Currently, Royal Enfield has around 100 dealers stateside. Although “organic growth is happening” to the tune of a new dealership or two every month, Lal says the primary focus of the factory is to manage the quality of its dealerships, to make sure that they have proper access to the service network and the financial strength to both grow and improve the brand’s image. However, with the new focus on the urban market, RE is actively looking to expand beyond the smaller to mid-size towns that form the core of its dealer network into the larger markets: “I imagine that, over time, our type of bikes will be a little more city-centric. We think of them as really fun urban commuters. We want to make sure that in the bigger cities we have a stronger presence. That’s our objective.”
Royal Enfield USA President, Kevin Mahoney, has a similar opinion on where the brand has come from to the leaping off point it appears to be on, now: “When I first started 16 years ago, I bought in the technology from the 30s, 40s, and 50s. You could really only sell those to a dedicated hobbyist/tinkerer. Our new bikes over the past several years are plug and play.” However, modernizing the model line through bikes like the Continental GT isn’t the only reason Mahoney thinks RE’s fortunes are on the upswing. Through a price restructuring, RE dropped prices across the board (with the lowest being $4,999) and brought in the GT at $5,999. Notes Mahoney, ”We increased dealer profitability at the same time. So, it’s a sweet deal for everyone.”

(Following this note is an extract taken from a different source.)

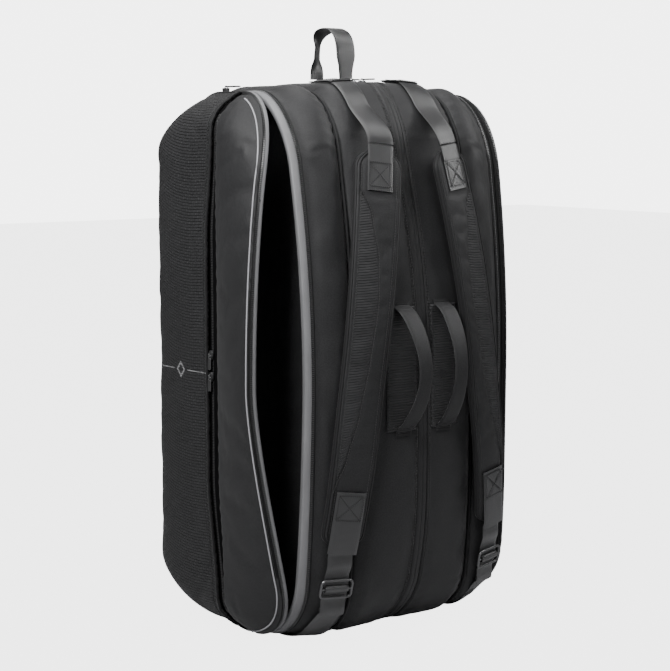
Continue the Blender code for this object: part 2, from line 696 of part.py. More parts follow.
def build_strap(word, side):
    """The padded strap with the tab and the tail webbing sewn on it, hinged where the top webbing flexes."""
    lift = 0.0016
    hinge = joint_empty(word + "_strap_hinge", strap_point(side, STRAP_HINGE_Z, lift))
    slant = Vector((side * 1.0, STRAP_SLANT, 0)).normalized()

    rows = 24
    path, widths = [], []
    for i in range(rows + 1):
        z = mix(STRAP_TOP_Z, STRAP_BOTTOM_Z, i / rows)
        path.append(strap_point(side, z, -STRAP_THICK / 2))
        end = min(i, rows - i) / 2
        widths.append(STRAP_WIDTH * (0.62 + 0.38 * math.sin(math.pi / 2 * min(end, 1))))
    attach(new_object(word + "_strap_pad", ribbon(path, slant, widths, STRAP_THICK), "strap_foam"), hinge)

    tab = [strap_point(side, z, lift) for z in (STRAP_HINGE_Z - 0.0025, 0.675, 0.650, 0.622)]
    attach(new_object(word + "_strap_top_tab", ribbon(tab, slant, WEBBING, TAPE), "webbing"), hinge)

    tail = [strap_point(side, z, lift) for z in (0.232, 0.205, 0.178, STRAP_BOTTOM_Z)]
    start, end = tail[-1], Vector((side * TAIL_END.x, TAIL_END.y, TAIL_END.z))
    tail += [start.lerp(end, t) for t in (0.25, 0.5, 0.75, 1.0)]
    attach(new_object(word + "_strap_tail", ribbon(tail, slant, WEBBING, TAPE), "webbing"), hinge)
    build_adjuster(word, hinge, start, end, slant)
    build_lower_webbing(word, side, end, slant)


def build_adjuster(word, hinge, start, end, slant):
    """A wire frame buckle with a middle bar, which slides along the strap's tail."""
    down = (end - start).normalized()
    normal = down.cross(slant).normalized()
    if normal.y > 0:
        normal = -normal
    seat = start.lerp(end, 0.60) + normal * (TAPE / 2 + 0.0021)
    slide = joint_empty(word + "_adjuster_slide", seat)
    attach(slide, hinge)
    half_w, half_h, wire = 0.0235, 0.0125, 0.0017
    bm = bmesh.new()
    corner = 0.006
    path = []
    for cx, cy, first in ((1, 1, 0), (-1, 1, 90), (-1, -1, 180), (1, -1, 270)):
        centre = (cx * (half_w - corner), cy * (half_h - corner))
        path += arc(centre, corner, first, first + 90, 3) + [
            (centre[0] + corner * math.cos(math.radians(first + 90)),
             centre[1] + corner * math.sin(math.radians(first + 90)))
        ]
    rings = []
    for i, (x, y) in enumerate(path):
        before, after = Vector(path[i - 1]), Vector(path[(i + 1) % len(path)])
        out = Vector(((after - before).y, -(after - before).x)).normalized()
        ring = []
        for k in range(8):
            turn = 2 * math.pi * k / 8
            ring.append(bm.verts.new((x + out.x * wire * math.cos(turn), y + out.y * wire * math.cos(turn),
                                      wire * math.sin(turn))))
        rings.append(ring)
    for i, ring in enumerate(rings):
        following = rings[(i + 1) % len(rings)]
        for k in range(8):
            n = (k + 1) % 8
            bm.faces.new((ring[k], following[k], following[n], ring[n]))
    frame = bpy.data.objects.new("frame", mesh_from(bm))
    bm = bmesh.new()
    bmesh.ops.create_cone(bm, segments=8, radius1=0.0015, radius2=0.0015, depth=2 * half_w - 0.001, cap_ends=True,
                          matrix=Matrix.Rotation(math.pi / 2, 4, "Y"))
    bar = bpy.data.objects.new("bar", mesh_from(bm))
    for helper in (frame, bar):
        bpy.context.scene.collection.objects.link(helper)
    join = frame.modifiers.new("join", "BOOLEAN")
    join.operation, join.solver, join.object = "UNION", "EXACT", bar
    graph = bpy.context.evaluated_depsgraph_get()
    mesh = bpy.data.meshes.new_from_object(frame.evaluated_get(graph))
    for helper in (frame, bar):
        bpy.data.objects.remove(helper)
    buckle = new_object(word + "_adjuster_buckle", mesh, "black_metal")
    place(buckle, seat, -down, normal)
    attach(buckle, slide)


def skin_path(side, near, far, indexes, lift):
    """A webbing's path over a pod between two outlines of it, and the direction of its width at each point."""
    path, across = [], []
    for k in indexes:
        ahead, behind = (near[(k + 1) % LOOP_POINTS] + far[(k + 1) % LOOP_POINTS], near[k - 1] + far[k - 1])
        out = Vector((0, behind.z - ahead.z, ahead.y - behind.y)).normalized()
        middle = (near[k] + far[k]) / 2 + out * lift
        path.append(Vector((side * middle.x, middle.y, middle.z)))
        width = far[k] - near[k]
        across.append(Vector((side * width.x, width.y, width.z)))
    return path, across


def build_lower_webbing(word, side, top, slant):
    """The webbing from the strap's tail down under the pod to its anchor in the bottom seam."""
    indexes = range(LOOP_POINTS - 4, ARC_START - 1, -1)
    path, across = skin_path(side, pod_station(0.16, 1), pod_station(0.66, 1), indexes, 0.0042)
    path = [Vector((top.x, p.y, p.z)) for p in path]
    path = [top + Vector((0, 0.0008, -0.0026))] + path
    new_object(word + "_lower_webbing", ribbon(path, [slant] + across, WEBBING, TAPE), "webbing")


def build_top_webbing(word, side):
    """The webbing that hangs a strap from the top seam, down over the rounded top of the middle pod."""
    indexes = range(sum(STEPS[:2]) + 1, STEPS[0] - 2, -1)
    path, across = skin_path(side, middle_station(0.043), middle_station(0.079), indexes, 0.0038)
    end = strap_point(side, STRAP_HINGE_Z + 0.0025, 0.0016)
    kept = [i for i, p in enumerate(path) if p.z > end.z + 0.006]
    path = [path[i] for i in kept] + [end]
    across = [across[i] for i in kept] + [Vector((side * 1.0, STRAP_SLANT / 2, 0))]
    new_object(word + "_top_webbing", ribbon(path, across, WEBBING, TAPE), "webbing")


def build_handle(word, side):
    """A carry handle bowed out from the harness face, on a line through its two ends."""
    face = middle_section(HANDLE_X)[0] - 0.0026
    hinge = joint_empty(word + "_handle_hinge", Vector((side * HANDLE_X, face, (HANDLE_LOW + HANDLE_HIGH) / 2)))
    path = []
    steps = 14
    for i in range(steps + 1):
        t = i / steps
        z = mix(HANDLE_LOW, HANDLE_HIGH, t)
        path.append(Vector((side * HANDLE_X, face - 0.0042 - HANDLE_BOW * math.sin(math.pi * t) ** 0.75, z)))
    widths = [HANDLE_WIDTH * (0.86 + 0.14 * math.sin(math.pi * i / steps)) for i in range(steps + 1)]
    handle = new_object(word + "_carry_handle", ribbon(path, Vector((1, 0, 0)), widths, 0.0045), "smooth_fabric")
    attach(handle, hinge)
    stations = [side * x for x in (0.0145, 0.040, 0.062)]
    skin = []
    for x in stations:
        y = middle_section(x)[0] - 2 * GAP
        skin.append([Vector((x, y, z)) for z in (HANDLE_LOW - 0.004, HANDLE_HIGH + 0.004)])
    outer = [[p - Vector((0, 0.0012, 0)) for p in row] for row in skin]
    new_object(word + "_handle_backing", wall(outer, skin), "ribbed_fabric")


def build_grab_loop():
    """The hanging loop on top, on a line through its two feet, and the patch that it is sewn to."""
    patch = HEIGHT + 0.0019
    mesh = rounded_box((-0.016, LOOP_FRONT_Y - 0.006, HEIGHT + 0.0004), (0.016, LOOP_REAR_Y + 0.002, patch), 0.004)
    new_object("grab_loop_patch", mesh, "webbing")
    middle_y, half = (LOOP_FRONT_Y + LOOP_REAR_Y) / 2, (LOOP_REAR_Y - LOOP_FRONT_Y) / 2
    hinge = joint_empty("grab_loop_hinge", Vector((0, middle_y, patch + 0.0005)))
    path, widths = [], []
    steps = 16
    for i in range(steps + 1):
        turn = math.pi * i / steps
        bulge = 1 + 0.16 * math.sin(turn)
        rise = LOOP_HEIGHT * math.sin(turn) ** 0.62 if 0 < i < steps else 0
        path.append(Vector((0, middle_y - half * math.cos(turn) * bulge, patch + 0.0040 + rise)))
        widths.append(mix(0.014, LOOP_WIDTH, smooth(min(i, steps - i) / 3)))
    loop = new_object("grab_loop", ribbon(path, Vector((1, 0, 0)), widths, TAPE), "webbing")
    attach(loop, hinge)


# ---------------------------------------------------------------- assembly
clear_scene()
SLIDER = slider_mesh()
build_middle_pod()
build_base_board()
build_dividers()
build_side_pods()
build_hinge_strips()
build_centre_zip()
LIDS = {side: build_lid(word, side) for word, side in (("left", -1), ("right", 1))}
build_sliders(LIDS)
for WORD, SIDE in (("left", -1), ("right", 1)):
    build_strap(WORD, SIDE)
    build_top_webbing(WORD, SIDE)
    build_handle(WORD, SIDE)
build_grab_loop()
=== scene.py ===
"""The finished look of the racket tournament bag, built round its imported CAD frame."""

import math

import bmesh
import bpy
import numpy as np
from mathutils import Matrix, Vector, noise


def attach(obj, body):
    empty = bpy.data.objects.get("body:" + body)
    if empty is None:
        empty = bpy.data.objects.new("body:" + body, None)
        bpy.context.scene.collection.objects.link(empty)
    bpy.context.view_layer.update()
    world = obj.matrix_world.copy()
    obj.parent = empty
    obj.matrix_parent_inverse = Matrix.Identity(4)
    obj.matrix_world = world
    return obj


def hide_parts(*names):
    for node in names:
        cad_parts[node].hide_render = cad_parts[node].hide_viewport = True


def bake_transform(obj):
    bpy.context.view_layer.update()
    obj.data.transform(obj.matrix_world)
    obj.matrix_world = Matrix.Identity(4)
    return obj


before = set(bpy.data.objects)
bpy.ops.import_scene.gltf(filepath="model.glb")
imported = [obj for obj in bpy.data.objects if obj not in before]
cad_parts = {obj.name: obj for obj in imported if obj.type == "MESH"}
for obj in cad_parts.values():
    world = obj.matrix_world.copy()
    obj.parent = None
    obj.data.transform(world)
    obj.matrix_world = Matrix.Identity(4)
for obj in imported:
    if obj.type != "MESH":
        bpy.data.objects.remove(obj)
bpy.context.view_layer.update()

# ---------------------------------------------------------------- the bag's dimensions, as in the CAD
HEIGHT = 0.780
FRONT_Y, REAR_Y = -0.160, 0.170
FRONT_TOP_RADIUS = 0.080
VALLEY_X = 0.107
BASE_FRONT_Y, BASE_REAR_Y = -0.075, 0.065
TOP_SEAM_Y = 0.072
RIM_FRONT, RIM_REAR = Vector((0.1855, -0.118)), Vector((0.177, 0.158))
RIM_TOP, RIM_BOTTOM = 0.765, 0.009
RIM_RADII = (0.106, 0.098, 0.112, 0.090)
RIM_DEPTH = (RIM_REAR - RIM_FRONT).length
LID_BASE = 0.0105
LID_BULGE = {-1: 0.055, 1: 0.049}
SEAM_S, SEAM_HALF, POCKET_RECESS, SLIT_WIDTH = 0.127, 0.0065, 0.0036, 0.009
LEAN_FROM, LEAN, LEAN_BELOW, LEAN_LOW = 0.36, 0.52, 0.22, 0.90
LEAN_VALLEY, LEAN_RIM, LEAN_DEPTH = 0.66, 0.50, 0.54
LENS_MID, LENS_TOP, LENS_BOTTOM = 0.365, 0.766, 0.035
LENS_LID, LENS_POD = Vector((-0.053, 0.020, 0)), Vector((0.008, -0.006, 0))
STRAP_TOP_X, STRAP_BOTTOM_X = 0.062, 0.138
STRAP_TOP_Z, STRAP_BOTTOM_Z = 0.684, 0.152
STRAP_THICK, STRAP_SLANT = 0.011, 0.20
STRAP_HINGE_Z = 0.694
WEBBING, FOLD_WIDTH = 0.038, 0.045
TAIL_END = Vector((0.141, -0.1345, 0.052))
HANDLE_X, HANDLE_LOW, HANDLE_HIGH = 0.036, 0.306, 0.468
HANDLE_WIDTH, HANDLE_BOW = 0.030, 0.046
LOOP_FRONT_Y, LOOP_REAR_Y, LOOP_HEIGHT, LOOP_WIDTH = 0.020, 0.090, 0.073, 0.025

POD_WALL, PANEL_WALL = 0.0040, 0.0035

SIDES = (("left", -1), ("right", 1))
UP = Vector((0, 0, 1))


# ---------------------------------------------------------------- small helpers
def mix(a, b, t):
    return a + (b - a) * t


def smooth(t):
    t = min(max(t, 0.0), 1.0)
    return t * t * (3 - 2 * t)


def smooth_array(t):
    t = np.clip(t, 0.0, 1.0)
    return t * t * (3 - 2 * t)


def bell(distance, width):
    """1 at no distance, falling off smoothly."""
    return math.exp(-(distance / width) ** 2)


def mirrored(point, side):
    return Vector((side * point.x, point.y, point.z))


# ---------------------------------------------------------------- materials
def new_material(name):
    material = bpy.data.materials.new(name)
    material.use_nodes = True
    tree = material.node_tree
    return material, tree, tree.nodes["Principled BSDF"]


def fill(tree, node, **values):
    """Sets a node's properties and its sockets. A socket is given by its name, or its number after an n."""
    for key, value in values.items():
        if hasattr(node, key):
            setattr(node, key, value)
            continue
        numbered = key[0] == "n" and key[1:].isdigit()
        socket = node.inputs[int(key[1:])] if numbered else node.inputs[key.replace("_", " ")]
        if isinstance(value, bpy.types.NodeSocket):
            tree.links.new(value, socket)
        else:
            socket.default_value = value
    return node


def add_node(tree, kind, **values):
    return fill(tree, tree.nodes.new("ShaderNode" + kind), **values)


def calc(tree, operation, *values):
    numbered = {"n%d" % i: value for i, value in enumerate(values)}
    return add_node(tree, "Math", operation=operation, **numbered).outputs[0]


def multiplied(tree, first, second, share=1.0):
    """One colour multiplied by a share of another."""
    return add_node(tree, "Mix", data_type="RGBA", blend_type="MULTIPLY", n0=share, n6=first,
                    n7=second).outputs[2]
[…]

However, it isn’t just the pricing, the mid-size market is changing, too. (We need only look at the Honda 500s and the aforementioned SR400 to see that other manufactures are also seeing a value-priced trend.) Mahoney sums it up: “When I first started with this, the people I sold to were older, vintage motorcycle people. Over the last several years, that’s changed completely. I’m selling to an awful lot of young people, now, and a lot of first-time riders. For me, it’s almost staggering.”
The Royal Enfields on display at the gathering were quite stylish, with the Continental GT delivering a clever merging of classic cafe style with modern components. The Bullet models are non-intimidating bikes with value-oriented pricing that may attract newer riders looking for an economical ride.
Looking ahead, Lal sums up his feelings for Royal Enfield’s US potential, “It’s early days in the sense that it is not yet the most sought after bike in the US, but I think it could be one of the best selling mid-sized bikes in a couple of years.”